TV Eye
Alternate Realities, Other Lives
By Belinda Acosta, Fri., Aug. 4, 2006

Something bugged me about my review of Al Otro Lado ("A Little Border Music") last week. There was something missing in what I wrote that I couldn't put my finger on until I saw the second-season premiere of Morgan Spurlock's reality series, 30 Days (executive produced with R.J. Cutler of American High and Black. White). In 30 Days, an individual (sometimes Spurlock) is taken out of his comfort zone to live in someone else's shoes for 30 days; the more diametrically opposed those shoes are, the better. The inspiration comes from Spurlock's highly successful independent film Super Size Me in which he lives on a McDonald's diet to prove, among many things, why Americans are the fattest people on the globe.
Just after turning in the Al Otro Lado piece, I tuned into the 30 Days season premiere. In it, a Minuteman moves in with a family of undocumented Mexicans. Maybe because the Minuteman, Frank George (aka Francisco Jorge), is Cuban-born and speaks fluent Spanish, his experience leads him to the tidy conclusion that the family he meets are decent, hardworking people. George doesn't change his stance on illegal immigration (laws are meant to be obeyed), but he no longer does tattletale patrol on the border, preferring instead to work immigration legislation in what way is not made clear. The only thing missing from George's epiphany was the swell of violins and someone strumming "We Are the World" on a guitar in the background. And this is when it hit me. With the glut of reality TV this summer, I have to ask: Where is the reality?
On TV, illegal immigration is cast in one of two versions: as an invasion of evil aliens bent on destroying the American way or as a liberal love story to salt-of-the-earth persistence. Where is the discussion of how corporate desire for cheap labor has directly shaped the history of immigration from Mexico and Central America and also how a class of working poor are the result of this desire, and more frighteningly, how the working poor are pit against immigrants in what threatens to be a sweaty smackdown among the dispossessed, while the moneyed few in their air-conditioned box seats remain unfettered as long as record profits continue to grow? No one touches them, and yet their actions have touched so many.
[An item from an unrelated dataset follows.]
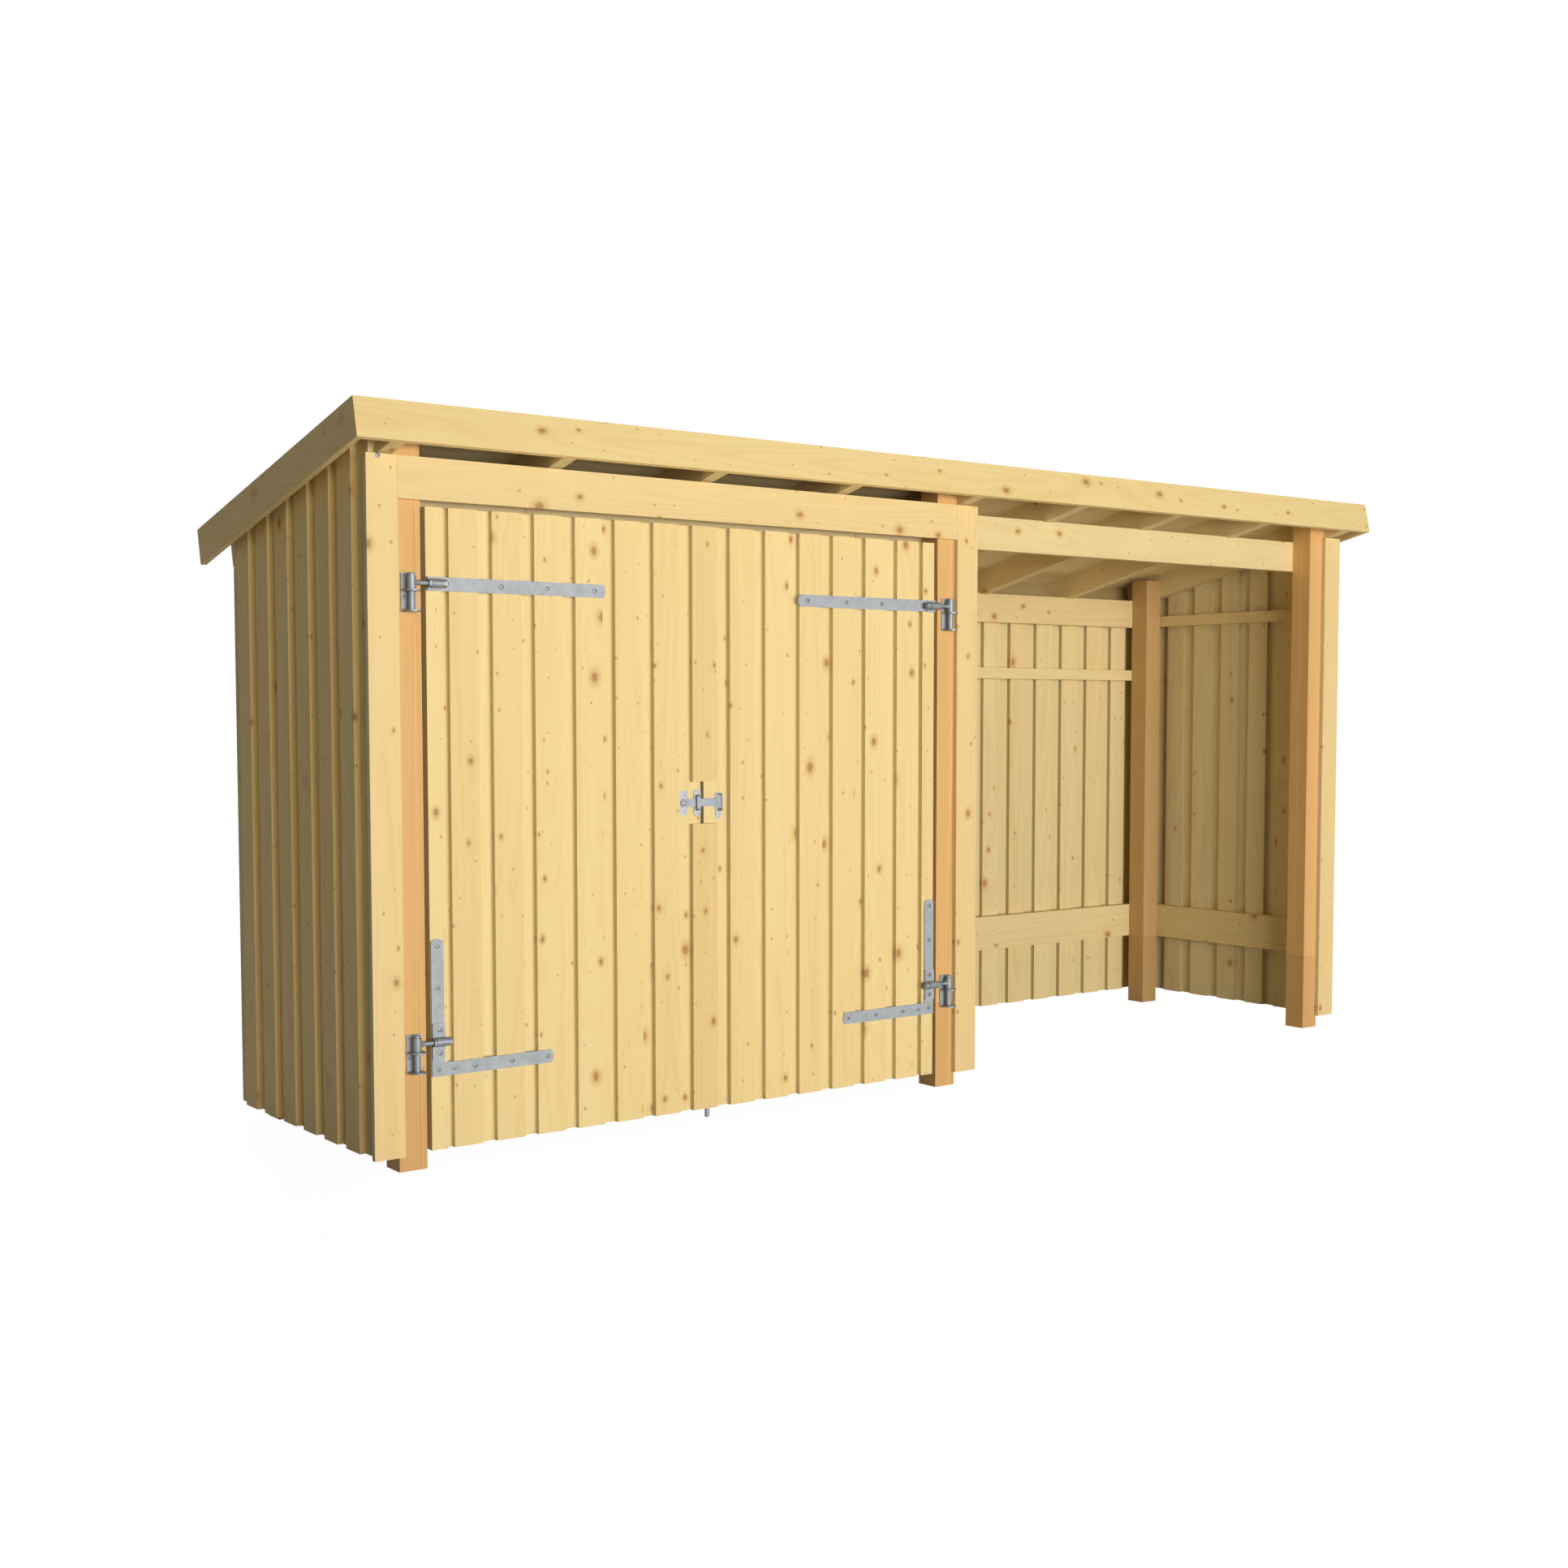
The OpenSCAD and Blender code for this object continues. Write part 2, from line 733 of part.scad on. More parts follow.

Even George, a supposed history buff and stickler for rules and details, is curiously oblivious to one interesting detail of his own immigration story. His family legally (George is proud to say) immigrated from Cuba to the U.S. in 1957. His father worked for an American sugar company. Were it not in that company's best interests to have him here, it's unlikely Francisco Jorge would have grown up to be the chest-beating, gun-toting U.S. Minuteman Frank George. This detail is unexamined in 30 Days, as it is elsewhere. One wonders if George could imagine what his world would have been had that "generous" American sugar company decided they didn't need his father's labor, and his family was left behind in Cuba. George lives in Southern California now. In his alternate life, would he find himself in detention in Florida?
During the previous world wars, when the most atrocious crimes against humanity were occurring, Hollywood was churning out frothy, mindless musicals and screwball comedies that bore no reflection of reality. Calling reality TV a thing of beauty is a stretch, even for something as earnestly liberal as 30 Days. No, for mind-numbing escapism, one need only look to the recent glut of talent show competitions (America's Got Talent, So You Think You Can Dance, Rock Star: Supernova), which bear a peculiar revision to the ideal of U.S. meritocracy: Bring us your song, bring us your dance, bring us your seltzer in your pants, and you will be rewarded with the ultimate American Dream celebrity. If only those undocumented Mexicans would stop looking for work and start working on their trills and extensions.
30 Days airs Wednesdays at 9pm on FX. Check local listings for encore dates and times.